Martin (r), who was accompanied by Gift of Life Community Engagement Coordinator Russell Lowe during his collection, says that a giving only a small amount of stem cells can save someone's life and make you feel like a superhero!
In August, 2006, Martin, his sisters, and 1,504 other people came to the Synagogue of West Deal in Deal, New Jersey with hope in their hearts: an appeal had gone out to try and save the life of six-year-old Stella Liniado. Stella was diagnosed with leukemia and urgently needed a bone marrow transplant – but she did not have a matching donor. In just a few days, more than 6,000 people joined the marrow registry and were tested, but a match could not be found in time. Stella’s legacy is carried on by the Stella Liniado Rainbow Foundation, an organization that continues to support Gift of Life, advocate for donors to join the registry, and sponsors the Steps for Life 5k of New York City every year.
Martin, a 55-year-old resident of Brooklyn, remembers that he understood the importance of being a donor when he swabbed his cheek. Twelve years later, in May 2018, his miracle call from Gift of Life finally came – “You may be able to save a 44-year-old man who is battling leukemia.”

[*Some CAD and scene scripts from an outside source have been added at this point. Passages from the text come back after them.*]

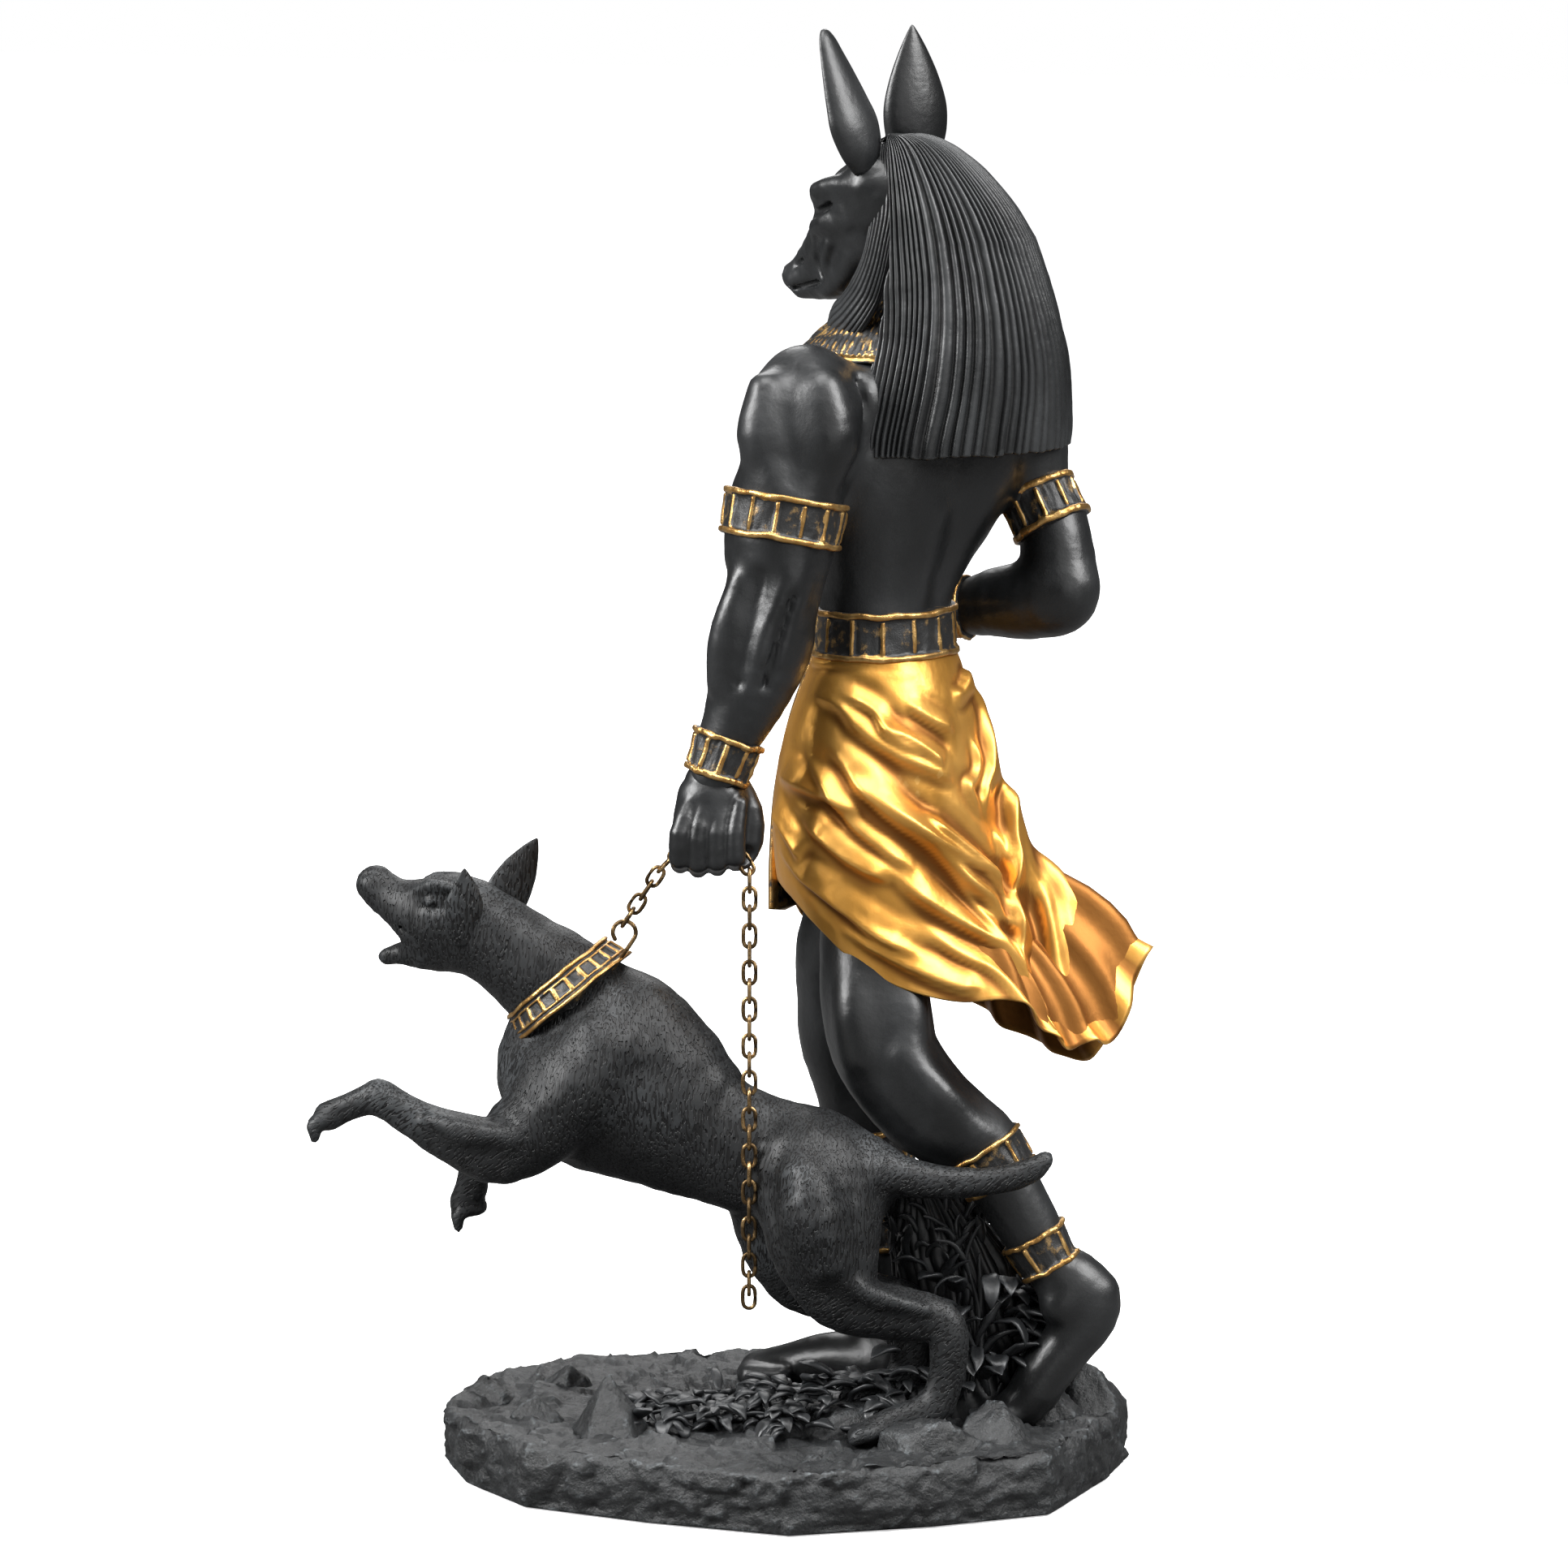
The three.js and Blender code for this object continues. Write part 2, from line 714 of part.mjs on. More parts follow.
// Route of the chain: from the collar's eye up to the fist, through it, and down to its free end.
function chainRoute() {
  const route = new THREE.CurvePath();
  const eye = point(-32.5, -17.6, 113.4);
  const entry = point(-24.6, -22.9, 126);
  const inside = point(-19, -25.3, 129.6);
  const leave = point(-10, -28, 129.8);
  const drop = point(-6.8, -29.3, 125.6);
  const end = point(-7, -29.5, 39.6);
  route.add(new THREE.LineCurve3(eye, entry));
  route.add(new THREE.QuadraticBezierCurve3(entry, point(-22.6, -24.2, 129.4), inside));
  route.add(new THREE.LineCurve3(inside, leave));
  route.add(new THREE.QuadraticBezierCurve3(leave, point(-6.7, -29.2, 129.9), drop));
  route.add(new THREE.LineCurve3(drop, end));
  return route;
}

function chainLinks(material) {
  const route = chainRoute();
  const length = route.getLength();
  const count = Math.floor((length - LINK_LENGTH / 2) / CHAIN_PITCH) + 1;
  const shape = linkGeometry();
  return Array.from({ length: count }, (_, i) => {
    const reach = LINK_LENGTH / 2 + i * CHAIN_PITCH;
    const a = route.getPointAt((reach - CHAIN_PITCH / 2) / length);
    const b = route.getPointAt(Math.min(1, (reach + CHAIN_PITCH / 2) / length));
    const along = b.clone().sub(a).normalize();
    const depth = point(0, 1, 0).addScaledVector(along, -along.y).normalize();
    const flat = i % 2 ? depth : along.clone().cross(depth);
    const across = flat.clone().cross(along);
    const link = new THREE.Mesh(shape.clone(), material);
    link.name = `chain_link_${String(i + 1).padStart(2, "0")}`;
    link.geometry.applyMatrix4(new THREE.Matrix4().makeBasis(along, across, flat));
    link.geometry.translate(...a.lerp(b, 0.5).toArray());
    return link;
  });
}

// Rim of the base, from the left end anticlockwise seen from above.
const BASE_RIM = [
  [-71, 1],
  [-66, -20],
  [-53, -41],
  [-28, -57],
  [1, -65],
  [30, -60],
  [54, -47.5],
  [66.5, -18],
  [71.4, 0],
  [66, 18],
  [50, 33],
  [24, 44],
  [-12, 47.5],
  [-44, 44],
  [-62, 28],
];

function baseBlock() {
  const rimCurve = new THREE.CurvePath();
  BASE_RIM.forEach(([x, y], i) => {
    const [nextX, nextY] = BASE_RIM[(i + 1) % BASE_RIM.length];
    rimCurve.add(new THREE.LineCurve3(point(x, y, 0), point(nextX, nextY, 0)));
  });
  const columns = 36;
  const stops = [
    [0.965, 0, 0],
    [1, 3, 0.6],
    [1, 9.5, 0.8],
    [0.965, 12.8, 0.8],
    [0.78, 12, 0.9],
    [0.4, 12.6, 1],
  ];
  const rings = stops.map(([share, z, rough], row) =>
    Array.from({ length: columns }, (_, k) => {
      const p = rimCurve.getPointAt(k / columns);
      const chip = 1 + (rough ? 0.012 * waver(k, row) : 0);
      return point(p.x * share * chip, p.y * share * chip, z + rough * waver(k * 1.7, row + 3));
    }),
  );
  return ringsToSolid(rings, point(0, -6, 0), point(0, -6, 13));
}

function rock([x, y, z], [wide, deep, high], seed, detail = 0) {
  const stone = new THREE.IcosahedronGeometry(1, detail);
  const place = stone.attributes.position;
  for (let i = 0; i < place.count; i += 1) {
    const key = Math.round(place.getX(i) * 31 + place.getY(i) * 57 + place.getZ(i) * 83);
    const swell = 1 + 0.14 * waver(key, seed);
    place.setXYZ(i, place.getX(i) * swell, place.getY(i) * swell, place.getZ(i) * swell);
  }
  stone.scale(wide, deep, high);
  stone.translate(x, y, z);
  return solidOf(stone);
}

function leaf([x, y, z], turn, length, rise, width) {
  const way = heading(turn);
  const rows = [0, 0.5, 1].map((t, i) => [
    x + way.x * length * t,
    y + way.y * length * t,
    z + rise * Math.sin(Math.PI * (0.15 + 0.75 * t)),
    width * [0.7, 1, 0.3][i],
  ]);
  return limb(rows, { sides: 4, across: UP, flat: 0.5, cap: 0.3 });
}

function undergrowth() {
  const clump = limb(
    [
      [40, -11, 9, 15],
      [40, -11.5, 24, 13],
      [38, -12, 40, 12.5],
      [35, -12.5, 53, 9],
    ],
    { sides: 12, flat: 0.72 },
  );
  const leaves = [];
  for (let i = 0; i < MOUND_LEAVES; i += 1) {
    const t = i / MOUND_LEAVES;
    const root = [-20 + 44 * t, -20 - 9 * waver(i, 1), 13 + 3 * t];
    leaves.push(leaf(root, 180 + 70 * waver(i, 2), 12 + 3 * waver(i, 3), 5, 3.2));
  }
  for (let i = 0; i < CLUMP_LEAVES; i += 1) {
    const turn = -170 + (200 * i) / CLUMP_LEAVES;
    const out = heading(turn);
    const root = [40 + 9 * out.x, -11.5 + 7 * out.y, 16 + 9 * (i % 3)];
    leaves.push(leaf(root, turn, 9 + 2 * waver(i, 6), 6, 2.8));
  }
  return [clump, ...leaves];
}

function base() {
  const rocks = [
    rock([-34, -27, 13], [9, 8, 9], 1),
    rock([-49, 1, 12.5], [5, 5, 4.5], 2),
    rock([-52, -19, 12.5], [5, 5, 4], 3),
    rock([30, -34, 10], [14, 10, 6.5], 4),
    rock([62, 0, 13], [8, 8, 7], 6),
    rock([54, -12, 12], [7, 7, 6], 7),
    rock([4, 16, 9], [20, 10, 4.5], 8),
    rock([6, -22, 10], [26, 13, 8], 12),
  ];
  const feet = [trailingLeg(WALL + CLEARANCE), trailingFoot(CLEARANCE), leadingFoot(CLEARANCE)];
  const paws = [houndHindLeg(0, 0, CLEARANCE), houndHindLeg(7, 17, CLEARANCE)];
  return joined([baseBlock(), ...rocks, ...undergrowth()]).subtract(joined([...feet, ...paws]));
}

// The largest closed skin of a solid: small pockets sealed under leaves are filled with resin.
function outerSkin(solid) {
  const { vertProperties, triVerts, numProp } = solid.getMesh();
  const group = Array.from({ length: vertProperties.length / numProp }, (_, i) => i);
  const find = (i) => {
    let root = i;
    while (group[root] !== root) root = group[root];
    group[i] = root;
    return root;
  };
  for (let i = 0; i < triVerts.length; i += 3) {
    group[find(triVerts[i + 1])] = find(triVerts[i]);
    group[find(triVerts[i + 2])] = find(triVerts[i]);
  }
  const faces = new Map();
  for (let i = 0; i < triVerts.length; i += 3) {
    const key = find(triVerts[i]);
    if (!faces.has(key)) faces.set(key, []);
    faces.get(key).push(triVerts[i], triVerts[i + 1], triVerts[i + 2]);
  }
  const skins = [...faces.values()].sort((a, b) => b.length - a.length);
  const geometry = new THREE.BufferGeometry();
  geometry.setAttribute(
    "position",
    new THREE.InterleavedBufferAttribute(new THREE.InterleavedBuffer(vertProperties, numProp), 3, 0),
  );
  geometry.setIndex(skins[0]);
  return geometry.toNonIndexed();
}

function named(name, solid, material) {
  const mesh = new THREE.Mesh(outerSkin(solid), material);
  mesh.name = name;
  return mesh;
}

const blackResin = new THREE.MeshStandardMaterial({ color: 0x1d1f21, roughness: 0.45, metalness: 0 });
const furResin = new THREE.MeshStandardMaterial({ color: 0x202224, roughness: 0.7, metalness: 0 });
const rockResin = new THREE.MeshStandardMaterial({ color: 0x25282a, roughness: 0.85, metalness: 0 });
const agedBrass = new THREE.MeshStandardMaterial({ color: 0x8a6a3c, roughness: 0.4, metalness: 1 });

const statuette = new THREE.Group();
statuette.add(named("base", base(), rockResin));
statuette.add(named("figure", figure(), blackResin));
statuette.add(named("hound", hound(), furResin));
statuette.add(named("collar_eye", collarEye(), agedBrass));
statuette.add(...chainLinks(agedBrass));
statuette.rotation.z = radians(STRIDE_TURN);
statuette.updateMatrixWorld(true);

export default statuette;
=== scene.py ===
"""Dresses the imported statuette: a jackal-headed man strides with a leaping hound on a chain.

Forms are laid out in millimetres in the sculptor's frame (x to the man's rear, y to his right,
z up), and each mesh is turned once and scaled to metres as it is made, as the solids are.
"""

from __future__ import annotations

import logging
import math
from dataclasses import dataclass, field
from enum import Enum

import bpy
import numpy as np
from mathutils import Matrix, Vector


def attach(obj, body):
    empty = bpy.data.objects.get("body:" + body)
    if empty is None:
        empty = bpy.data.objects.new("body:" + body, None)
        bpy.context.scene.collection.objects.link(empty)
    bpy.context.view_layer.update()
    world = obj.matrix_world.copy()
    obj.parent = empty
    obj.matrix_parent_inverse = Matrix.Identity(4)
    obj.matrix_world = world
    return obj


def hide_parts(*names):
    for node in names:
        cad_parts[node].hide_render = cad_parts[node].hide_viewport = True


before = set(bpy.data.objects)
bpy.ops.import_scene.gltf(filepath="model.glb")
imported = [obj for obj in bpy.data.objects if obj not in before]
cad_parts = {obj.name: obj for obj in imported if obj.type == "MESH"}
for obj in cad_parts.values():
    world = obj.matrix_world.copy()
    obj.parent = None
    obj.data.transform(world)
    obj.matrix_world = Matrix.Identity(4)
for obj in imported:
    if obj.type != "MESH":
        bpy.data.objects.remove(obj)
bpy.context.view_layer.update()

Array = np.ndarray
Rows = tuple[tuple[float, ...], ...]
LOG = logging.getLogger("statuette")
MILLIMETRE = 0.001
STRIDE_TURN = math.radians(112.0)
UP = np.array([0.0, 0.0, 1.0])
REARWARD = np.array([1.0, 0.0, 0.0])
RIGHTWARD = np.array([0.0, 1.0, 0.0])


def heading(degrees: float) -> Array:
    """Level unit vector at an angle from the rearward axis."""
    a = math.radians(degrees)
    return np.array([math.cos(a), math.sin(a), 0.0])


def unit(vectors: Array) -> Array:
    """Vectors scaled to length one along the last axis."""
    return vectors / np.maximum(np.linalg.norm(vectors, axis=-1, keepdims=True), 1e-9)


def circle(count: int) -> Array:
    """Angles in radians that go once round in even steps."""
    return np.linspace(0, 2 * np.pi, count, endpoint=False)


def outwards(angles: Array) -> Array:
    """Level unit vectors at angles in radians."""
    return np.stack([np.cos(angles), np.sin(angles), 0 * angles], -1)


def smooth(values: Array, low: float, high: float) -> Array:
    """Eased step: 0 below `low`, 1 above `high`, 3t^2 - 2t^3 between."""
    t = np.clip((values - low) / (high - low), 0.0, 1.0)
    return t * t * (3.0 - 2.0 * t)


def spline(rows: Rows | Array, count: int) -> Array:
    """Catmull-Rom curve through rows of numbers.

    Args:
        rows: One row per knot; all columns are carried along.
        count: How many rows to return, evenly spaced in the knots' numbering.

    Returns:
        Rows on the curve; each span is a cubic whose end slopes join the knots beside it.
    """
    p = np.asarray(rows, float)
    p = np.vstack([2 * p[0] - p[1], p, 2 * p[-1] - p[-2]])
    u = np.linspace(0.0, len(p) - 3.0, count)
    i = np.minimum(u.astype(int), len(p) - 4)
    t = (u - i)[:, None]
    a, b, c, d = p[i], p[i + 1], p[i + 2], p[i + 3]
    return 0.5 * (
        2 * b + (c - a) * t + (2 * a - 5 * b + 4 * c - d) * t**2 + (3 * b - a - 3 * c + d) * t**3
    )


def periodic(table: Array, turn: Array) -> Array:
    """Smooth values round a full turn from a table of [degrees, value, ...] rows.

    Args:
        table: Rows in rising order of degrees, covering one turn.
        turn: Angles in degrees.

    Returns:
        Hermite cubic between neighbouring rows, with each slope taken across its neighbours.
    """
    knots = np.concatenate([table[:, 0] - 360, table[:, 0], table[:, 0] + 360])
    values = np.tile(table[:, 1:], (3, 1))
    slopes = np.zeros_like(values)
    slopes[1:-1] = (values[2:] - values[:-2]) / (knots[2:] - knots[:-2])[:, None]
    x = (turn + 180.0) % 360.0 - 180.0
    i = np.clip(np.searchsorted(knots, x, side="right") - 1, 0, len(knots) - 2)
    h = (knots[i + 1] - knots[i])[..., None]
    s = (x - knots[i])[..., None] / h
    return (
        (2 * s**3 - 3 * s**2 + 1) * values[i]
        + (s**3 - 2 * s**2 + s) * h * slopes[i]
        + (3 * s**2 - 2 * s**3) * values[i + 1]
        + (s**3 - s**2) * h * slopes[i + 1]
    )


def lattice(i: Array, j: Array, k: Array, seed: int) -> Array:
    """Repeatable value in -1..1 for each whole-numbered lattice point, by mixing its bits."""
    h = (i * 374761393 + j * 668265263 + k * 2147483647 + seed * 144269504) & 0xFFFFFFFF
    h = ((h ^ (h >> 13)) * 1274126177) & 0xFFFFFFFF
    h = h ^ (h >> 16)
    return (h & 0xFFFF) / 32767.5 - 1.0


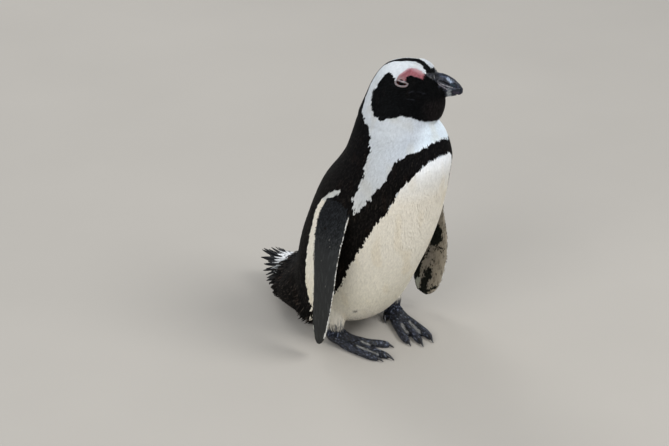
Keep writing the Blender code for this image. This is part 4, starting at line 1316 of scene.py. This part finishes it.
def feather_piece(name, template, roots, chosen):
    """Joins copies of one feather into a piece, each bent over the skin from its own root."""
    shape, faces = template
    get = {key: value[chosen] for key, value in roots.items()}
    count = len(chosen)
    along, across, thick = shape[:, 1], shape[:, 0], shape[:, 2]
    a0 = (1 - along) * (1 - 2 * along)
    a1 = 4 * along * (1 - along)
    a2 = along * (2 * along - 1)
    spine = (get["start"][:, None] * a0[None, :, None] + get["middle"][:, None] * a1[None, :, None]
             + get["end"][:, None] * a2[None, :, None])
    points = (spine + get["side"][:, None] * (across[None, :, None] * get["half"][:, None, None])
              + get["normal"][:, None] * (thick[None, :, None] * get["half"][:, None, None]))
    points = points.reshape(-1, 3)
    points[:, 2] = np.maximum(points[:, 2], LOWEST_FEATHER)
    corners = (faces[None] + (np.arange(count) * len(shape))[:, None, None]).reshape(-1)
    mesh = bpy.data.meshes.new(name)
    mesh.vertices.add(len(points))
    mesh.vertices.foreach_set("co", points.ravel())
    mesh.loops.add(len(corners))
    mesh.loops.foreach_set("vertex_index", corners.astype(np.int32))
    mesh.polygons.add(len(corners) // 3)
    mesh.polygons.foreach_set("loop_start", np.arange(0, len(corners), 3, dtype=np.int32))
    mesh.update(calc_edges=True)
    mesh.shade_flat()
    # Each feather is darker towards its root, which is painted shade under the feathers that overlap it.
    tint = get["tint"][:, None] * (1 - 0.12 * (1 - along[None, :]) ** 2)
    dark = get["colour"].mean(axis=1) < BLACK_BELOW
    pale_edge = 7.0 * rise(get["fleck"], 0.82, 0.9) * get["worn"]
    tint *= np.where(dark, 0.5 + 1.5 * get["fleck"] ** 2 + pale_edge, 1.0)[:, None]
    colours = (get["colour"][:, None, :] * tint[:, :, None]).reshape(-1, 3)
    paint(mesh, "coat_colour", np.clip(colours, 0, 1))
    flat = get["map"]
    low, high = flat.min(axis=0), flat.max(axis=0)
    flat = 0.01 + 0.98 * (flat - low) / (high - low)
    local = np.stack((across, along - 0.5), axis=1) * (TUFT_PATCH / 2, TUFT_PATCH)
    baked = (flat[:, None] + local[None]).reshape(-1, 2)[corners]
    mesh.uv_layers.new(name="OFBake").data.foreach_set("uv", baked.ravel())
    own = np.tile(np.stack((across * 0.5 + 0.5, along), axis=1), (count, 1))[corners]
    mesh.uv_layers.new(name="barbs").data.foreach_set("uv", own.ravel())
    mesh.materials.append(FEATHER)
    obj = add_object(name, mesh)
    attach(obj, "root")
    print(name, count, "feathers", len(corners) // 3, "triangles")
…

“I was over the moon to be called as a match,” said Martin. “I knew I would donate either bone marrow or stem cells, whatever was needed. All that mattered to me was that sharing only a few hours of my time meant that a man’s life could be saved. You don’t even need to have surgery or give up an organ, it’s an outpatient process.”
With great excitement, Martin documented his journey to his donation on his Facebook page, encouraging others to join the registry as well. He also had great support from his family, including one of his sisters who started a medical referral service years ago that has now evolved to become a local cancer center in Brooklyn.
Martin was ready for his day of donation, arriving with a queue of videos on his laptop to binge-watch while his stem cells were being collected. Gift of Life Community Engagement Coordinator Russell Lowe went with him to make sure he was taken care of as he donated. “It was very relaxing,” he said. “I am so lucky! I donated to help someone and hope I can meet them someday.”
Martin plans to write a letter to his recipient, which he can do anonymously for the first year. Donors receive updates about their recipient several times and after a year is up can apply to meet their recipient if both parties agree.
“I want people to know how simple this is,” said Martin. “People think you have to be a hero to donate stem cells, but it’s so simple. Thank God we have such technology to save so many lives. No one should pass up this opportunity.”
Martin’s passion is helping others, especially through his work as a life coach specializing in divorce recovery. He has been married for four months to Sarita, and in their free time they explore the New York City area and go on local adventures.